I'm sure it will do 3Ghz no problem seeing as the ASRock motherboard I mentioned way above can do it easily and that is using a crappy cheap VIA chipset. It really works well with the older budget E2000/E4000 series CPUs. If a Intel G31 chipset can't do it, then something is definately wrong :D.


I'll let you know tomorrow:p
 
What's the news on that?

It appears that mobo is aimed at higher speed cpus and memory. It'll run an e4300 with ddr 800 memory but the options are greyed out in the bios. the lowest memory divider is 2.66 believe it or not, so you're gonna need some pc8500 memory at least to get a reasonably high overclock. Saying that, I've got me e4300 @ 3ghz using some 1066 speed ram woth no voltage increases at all except for the Vdimm (+0.3v) which is normal.
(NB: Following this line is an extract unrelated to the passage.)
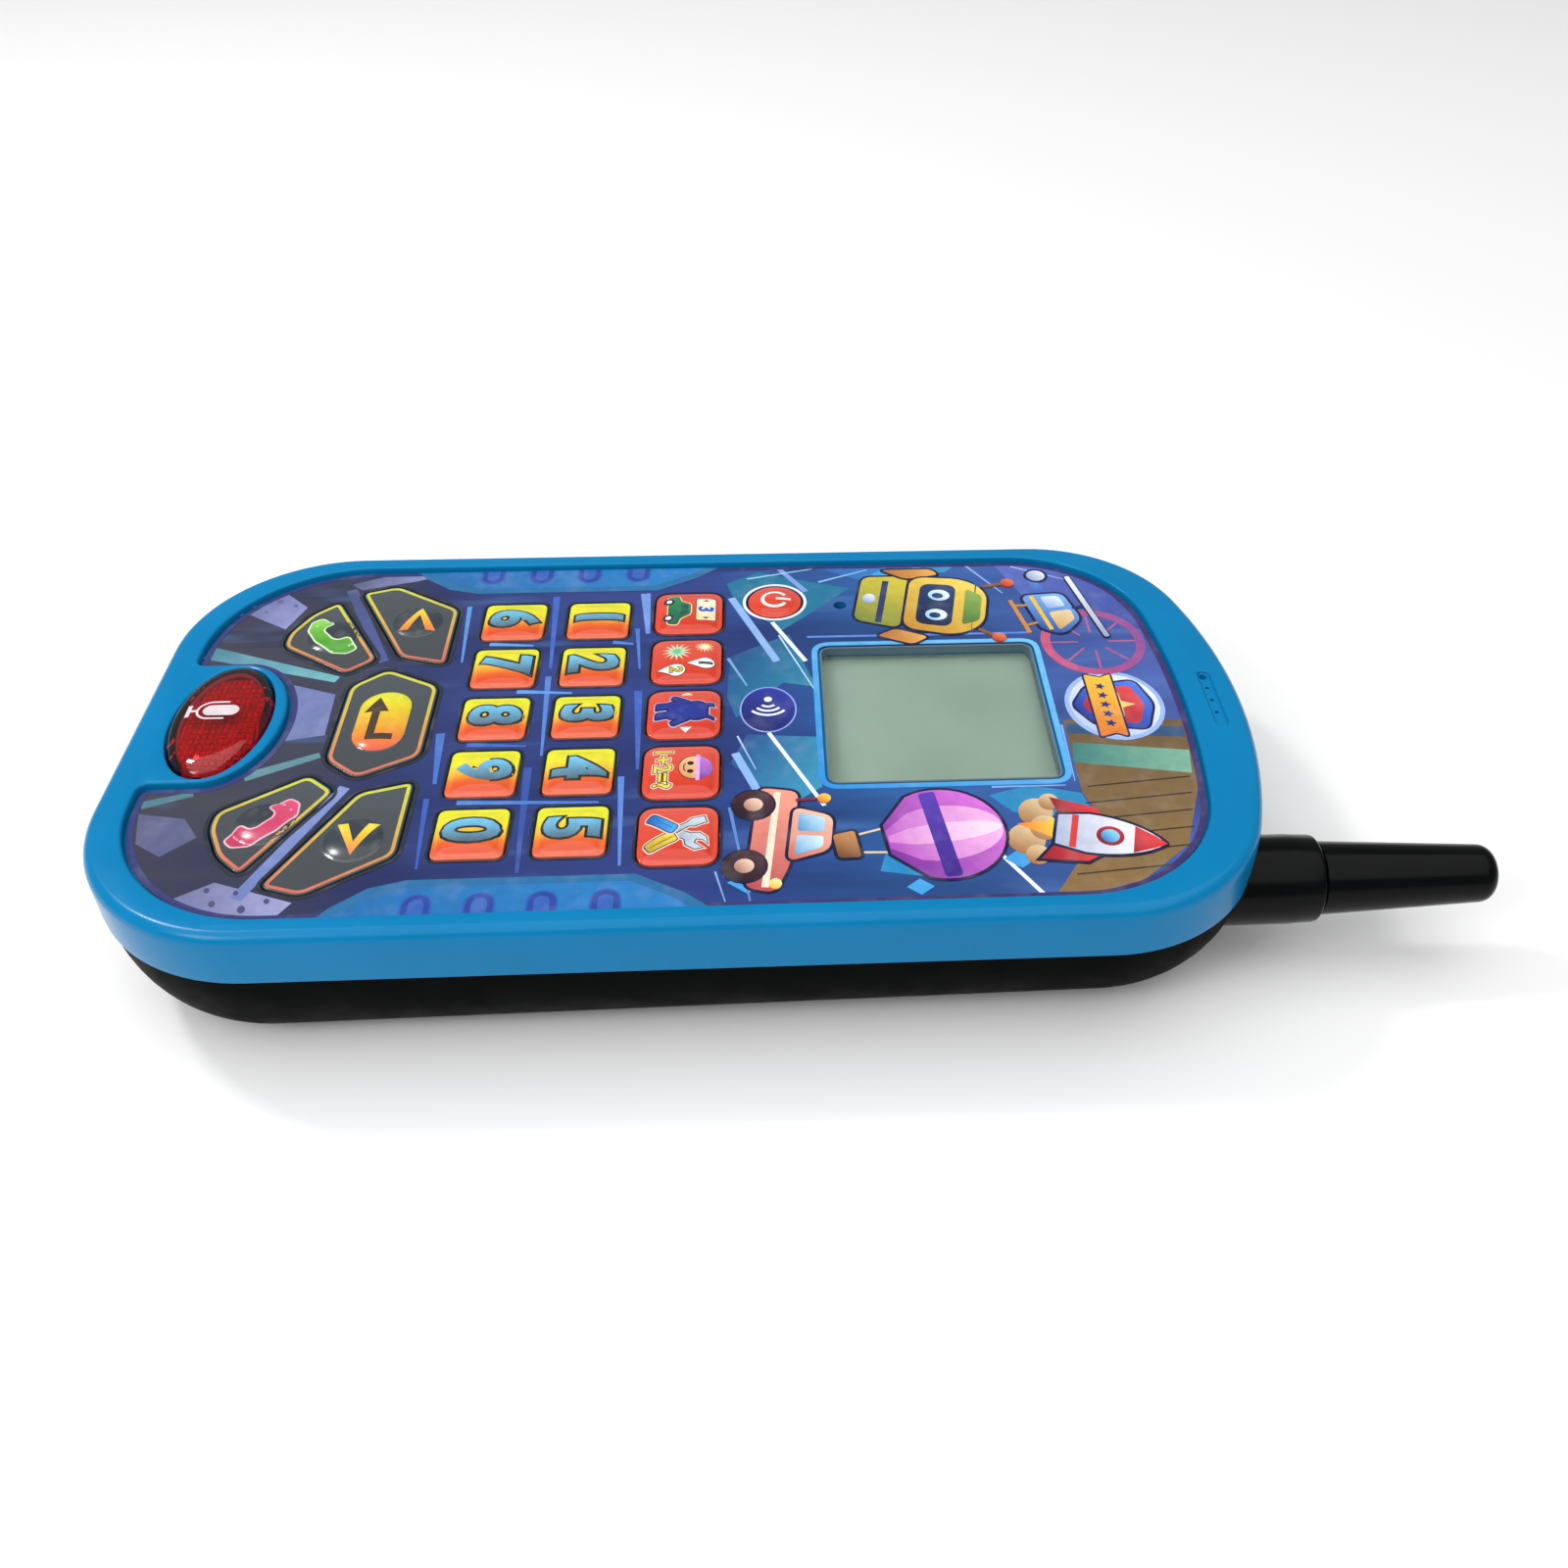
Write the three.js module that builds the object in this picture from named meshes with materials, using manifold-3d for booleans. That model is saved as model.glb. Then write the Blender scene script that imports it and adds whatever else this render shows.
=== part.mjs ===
// Toy walkie talkie, lying on its back with its face up. Millimetres, +Z out of the face,
// +Y towards the antenna, +X to the right as the keys are read.
// The origin is under the middle of the whole object, on the surface it lies on.
import * as THREE from "three";
import { mergeVertices } from "three/addons/utils/BufferGeometryUtils.js";
import Module from "manifold-3d";

const wasm = await Module();
wasm.setup();

// ---- driving dimensions ----
const bodyWidth = 86;
const bodyBottom = -95.9;
const bodyTop = 65.6;
const antennaTipY = 95.9;
const rimZ = 24.3;
const splitZ = 16;
const gap = 0.3;
const wall = 2;

const bottomCorner = 24.8;
const topCorner = 23.6;
const topBulgeRadius = 86.6;

const faceZ = 23.3;
const sheetThickness = 0.3;
const plateBottomZ = 21;
const rearWall = 1.8;
const rearInset = 0.4;
const rearFilletAtBottom = 9;
const rearFilletAtTop = 15;

const keyTravel = 0.8;
const keyCrown = 0.8;
const keyGap = 0.3;
const keySteps = 2;
const flangeTopZ = plateBottomZ - 0.4;
const flangeThickness = 0.8;
const flangeReach = 0.8;

const digitPitch = 12.16;
const digitSize = 9.5;
const digitRows = [-31.6, -44.84];
const modePitch = 12.88;
const modeWidth = 11;
const modeHeight = 10.6;
const modeRow = -17.4;
const powerKey = { x: -28.6, y: -3.7, radius: 4.3 };
const microphoneHole = { x: -27.4, y: 6.8, radius: 1.1 };

const windowBox = { x: 16, bottom: 3, top: 36.1, corner: 1.8 };
const talk = { y: -83.6, rx: 12.3, ry: 6.7, travel: 1.5, proud: 1.6 };
const boss = { rx: 13.6, ry: 8.9 };

const antenna = { x: 27.2, z: 13.3, collarRadius: 6.25, collarEndY: 70.2 };
const mast = { rootRadius: 5.15, tipRadius: 4.1 };

const boardZ = 16.4;
const boardThickness = 1.3;
const matZ = 18;
const matThickness = 0.8;

const cellRadius = 5.25;
const cellLength = 44.5;
const cellX = 5.85;
const cellZ = 7.9;
const cellMidY = -24.8;
const bay = { x: 15, bottom: -54, top: 4.6, roofZ: 13.6 };
const door = { x: 17, bottom: -58, top: 6.6, bottomZ: 0.2, topZ: 1.7 };
const bayWall = 1.4;

const doorScrew = { y: -56, radius: 1.2, z0: 0.6, z1: 2.9 };

const speaker = { y: 29, radius: 13.5, frontZ: 2.2, depth: 4.2, magnetRadius: 6.5, backZ: 11 };
const grille = { radius: 11.5, pitch: 2.6, slotWidth: 1.2, rowsEachSide: 4 };
const earSlot = { y: 60.9, halfLength: 6.5, halfWidth: 0.9, depth: 0.5 };

const screwPlaces = [
  { name: "lower_left", x: -23, y: -85 },
  { name: "lower_right", x: 23, y: -85 },
  { name: "middle_left", x: -34, y: -24 },
  { name: "middle_right", x: 34, y: -24 },
  { name: "upper_left", x: -24, y: 48 },
  { name: "upper_right", x: 24, y: 46 },
];
const screw = { headRadius: 2.6, shankRadius: 1.1, seatZ: 6.3, headTopZ: 8, tipZ: 19.5 };
const screwPost = { frontRadius: 2.8, rearRadius: 4.2 };

// ---- finishes ----
function finish(color, roughness, metalness = 0) {
  return new THREE.MeshStandardMaterial({ color, roughness, metalness });
}

const finishes = {
  blueCase: finish(0x2f94cf, 0.28),
  blackCase: finish(0x17181a, 0.5),
  blackGloss: finish(0x0d0e10, 0.22),
  sheet: finish(0x39479e, 0.3),
  digitKey: finish(0xe8a52c, 0.3),
  modeKey: finish(0xd9402c, 0.3),
  panelKey: finish(0x54585f, 0.3),
  greenKey: finish(0x77bf3a, 0.3),
  pinkKey: finish(0xd8375e, 0.3),
  redClear: finish(0xb3131f, 0.15),
  clear: finish(0xdfe8e6, 0.1),
  lcd: finish(0x9bac9c, 0.35),
  greyPlastic: finish(0x8d9196, 0.5),
  silicone: finish(0xcfd2cf, 0.7),
  board: finish(0x1f6b3f, 0.5),
  chip: finish(0x111111, 0.6),
  steel: finish(0xb9bcc0, 0.3, 1),
  cell: finish(0xc9792a, 0.35, 0.6),
  paper: finish(0x2a2622, 0.9),
  redLead: finish(0xc22121, 0.5),
  blackLead: finish(0x141414, 0.5),
};

// ---- solids and booleans ----
function solid(geometry) {
  const bare = geometry.clone();
  bare.deleteAttribute("normal");
  bare.deleteAttribute("uv");
  const merged = mergeVertices(bare, 1e-4);
  return new wasm.Manifold(
    new wasm.Mesh({
      numProp: 3,
      vertProperties: new Float32Array(merged.attributes.position.array),
      triVerts: new Uint32Array(merged.index.array),
    }),
  );
}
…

I reckon these mobos would make nice alternatives to the expensive mobos if you don't want very high overclocks (should be good for 3.6ghz I'd have thought with a cpu capable of that speed, I think an e5200 would make a nice partner for this mob) and wanna keep the cost down and thats taking into account the slight increase in cost for the 8500 memory.